- **Given information**:
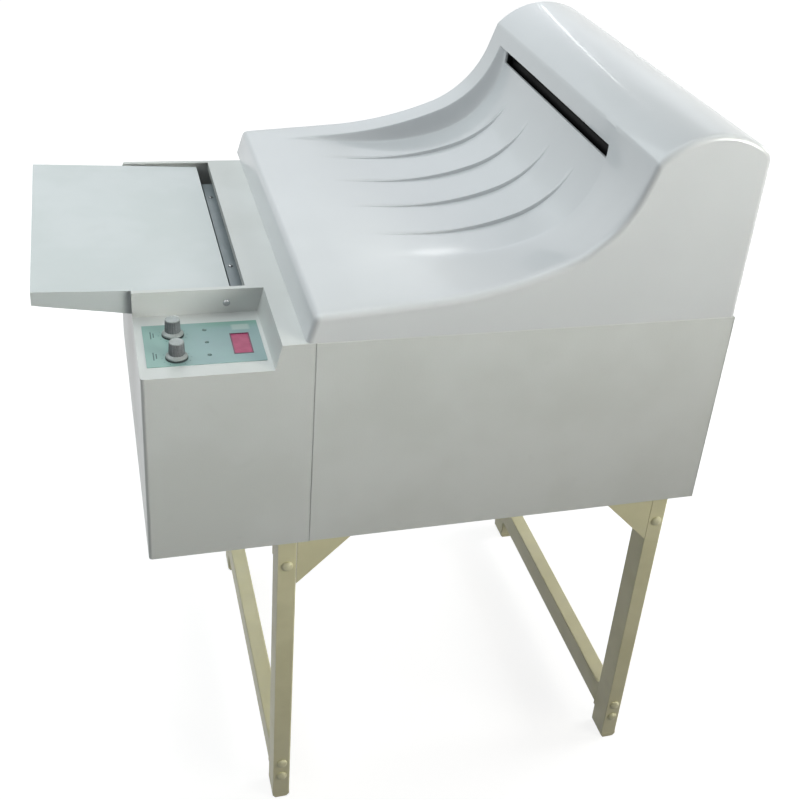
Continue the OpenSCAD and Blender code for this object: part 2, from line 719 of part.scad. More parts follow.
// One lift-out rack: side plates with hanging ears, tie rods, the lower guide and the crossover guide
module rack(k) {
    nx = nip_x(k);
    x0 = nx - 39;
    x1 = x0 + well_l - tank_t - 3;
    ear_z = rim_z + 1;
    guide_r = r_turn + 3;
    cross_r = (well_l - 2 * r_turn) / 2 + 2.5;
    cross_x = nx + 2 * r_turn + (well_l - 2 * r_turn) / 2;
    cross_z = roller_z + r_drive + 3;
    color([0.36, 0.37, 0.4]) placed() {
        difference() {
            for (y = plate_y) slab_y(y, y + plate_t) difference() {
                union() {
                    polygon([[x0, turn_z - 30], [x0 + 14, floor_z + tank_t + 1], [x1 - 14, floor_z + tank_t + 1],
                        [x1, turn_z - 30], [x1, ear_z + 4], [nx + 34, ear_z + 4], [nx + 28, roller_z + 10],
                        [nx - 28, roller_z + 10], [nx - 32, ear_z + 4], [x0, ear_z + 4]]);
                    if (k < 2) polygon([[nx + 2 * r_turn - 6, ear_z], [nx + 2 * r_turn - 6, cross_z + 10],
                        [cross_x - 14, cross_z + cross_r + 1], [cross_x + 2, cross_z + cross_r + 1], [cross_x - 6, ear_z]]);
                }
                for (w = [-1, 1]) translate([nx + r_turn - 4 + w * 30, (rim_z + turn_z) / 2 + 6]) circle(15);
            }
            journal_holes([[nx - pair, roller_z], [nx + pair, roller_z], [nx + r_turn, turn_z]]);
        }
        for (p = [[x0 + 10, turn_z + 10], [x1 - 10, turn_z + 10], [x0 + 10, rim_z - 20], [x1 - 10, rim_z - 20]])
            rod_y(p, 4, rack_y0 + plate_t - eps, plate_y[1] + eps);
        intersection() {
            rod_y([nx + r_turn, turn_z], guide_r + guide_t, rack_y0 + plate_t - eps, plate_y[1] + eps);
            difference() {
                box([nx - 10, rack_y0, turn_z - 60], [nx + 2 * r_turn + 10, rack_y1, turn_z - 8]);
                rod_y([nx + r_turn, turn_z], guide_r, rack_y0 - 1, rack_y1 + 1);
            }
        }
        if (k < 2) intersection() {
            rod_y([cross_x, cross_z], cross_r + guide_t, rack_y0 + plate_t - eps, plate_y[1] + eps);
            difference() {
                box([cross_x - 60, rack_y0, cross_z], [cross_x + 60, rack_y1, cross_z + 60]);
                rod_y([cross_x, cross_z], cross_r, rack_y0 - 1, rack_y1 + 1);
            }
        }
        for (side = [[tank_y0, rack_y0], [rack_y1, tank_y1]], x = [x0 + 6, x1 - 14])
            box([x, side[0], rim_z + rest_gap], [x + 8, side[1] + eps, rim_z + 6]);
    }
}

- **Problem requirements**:
Give the listing above again, word for word.

- **The response**:
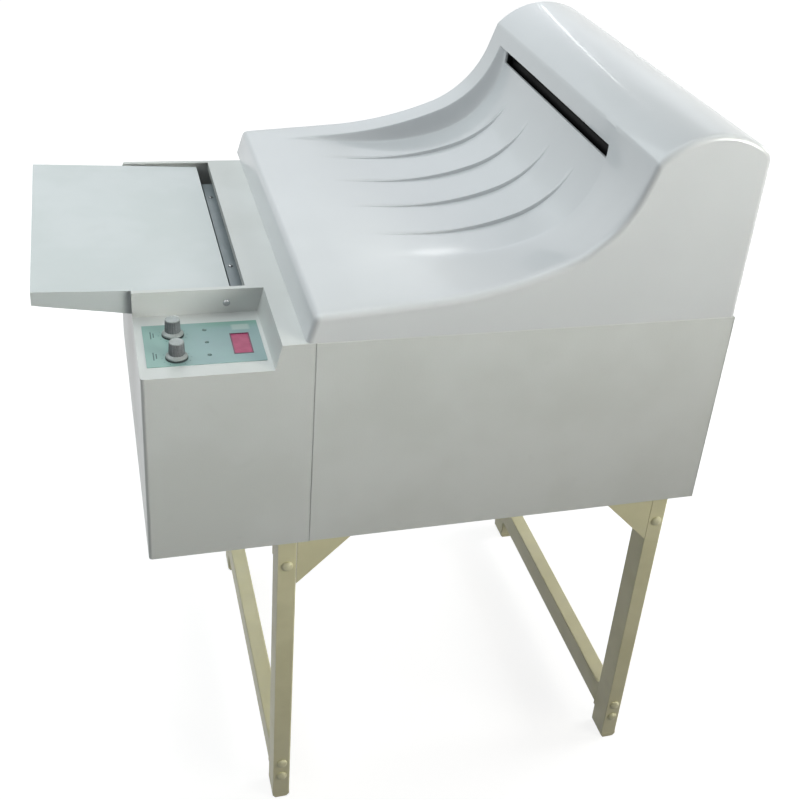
Continue the OpenSCAD and Blender code for this object: part 2, from line 719 of part.scad. More parts follow.
// One lift-out rack: side plates with hanging ears, tie rods, the lower guide and the crossover guide
module rack(k) {
    nx = nip_x(k);
    x0 = nx - 39;
    x1 = x0 + well_l - tank_t - 3;
    ear_z = rim_z + 1;
    guide_r = r_turn + 3;
    cross_r = (well_l - 2 * r_turn) / 2 + 2.5;
    cross_x = nx + 2 * r_turn + (well_l - 2 * r_turn) / 2;
    cross_z = roller_z + r_drive + 3;
    color([0.36, 0.37, 0.4]) placed() {
        difference() {
            for (y = plate_y) slab_y(y, y + plate_t) difference() {
                union() {
                    polygon([[x0, turn_z - 30], [x0 + 14, floor_z + tank_t + 1], [x1 - 14, floor_z + tank_t + 1],
                        [x1, turn_z - 30], [x1, ear_z + 4], [nx + 34, ear_z + 4], [nx + 28, roller_z + 10],
                        [nx - 28, roller_z + 10], [nx - 32, ear_z + 4], [x0, ear_z + 4]]);
                    if (k < 2) polygon([[nx + 2 * r_turn - 6, ear_z], [nx + 2 * r_turn - 6, cross_z + 10],
                        [cross_x - 14, cross_z + cross_r + 1], [cross_x + 2, cross_z + cross_r + 1], [cross_x - 6, ear_z]]);
                }
                for (w = [-1, 1]) translate([nx + r_turn - 4 + w * 30, (rim_z + turn_z) / 2 + 6]) circle(15);
            }
            journal_holes([[nx - pair, roller_z], [nx + pair, roller_z], [nx + r_turn, turn_z]]);
        }
        for (p = [[x0 + 10, turn_z + 10], [x1 - 10, turn_z + 10], [x0 + 10, rim_z - 20], [x1 - 10, rim_z - 20]])
            rod_y(p, 4, rack_y0 + plate_t - eps, plate_y[1] + eps);
        intersection() {
            rod_y([nx + r_turn, turn_z], guide_r + guide_t, rack_y0 + plate_t - eps, plate_y[1] + eps);
            difference() {
                box([nx - 10, rack_y0, turn_z - 60], [nx + 2 * r_turn + 10, rack_y1, turn_z - 8]);
                rod_y([nx + r_turn, turn_z], guide_r, rack_y0 - 1, rack_y1 + 1);
            }
        }
        if (k < 2) intersection() {
            rod_y([cross_x, cross_z], cross_r + guide_t, rack_y0 + plate_t - eps, plate_y[1] + eps);
            difference() {
                box([cross_x - 60, rack_y0, cross_z], [cross_x + 60, rack_y1, cross_z + 60]);
                rod_y([cross_x, cross_z], cross_r, rack_y0 - 1, rack_y1 + 1);
            }
        }
        for (side = [[tank_y0, rack_y0], [rack_y1, tank_y1]], x = [x0 + 6, x1 - 14])
            box([x, side[0], rim_z + rest_gap], [x + 8, side[1] + eps, rim_z + 6]);
    }
}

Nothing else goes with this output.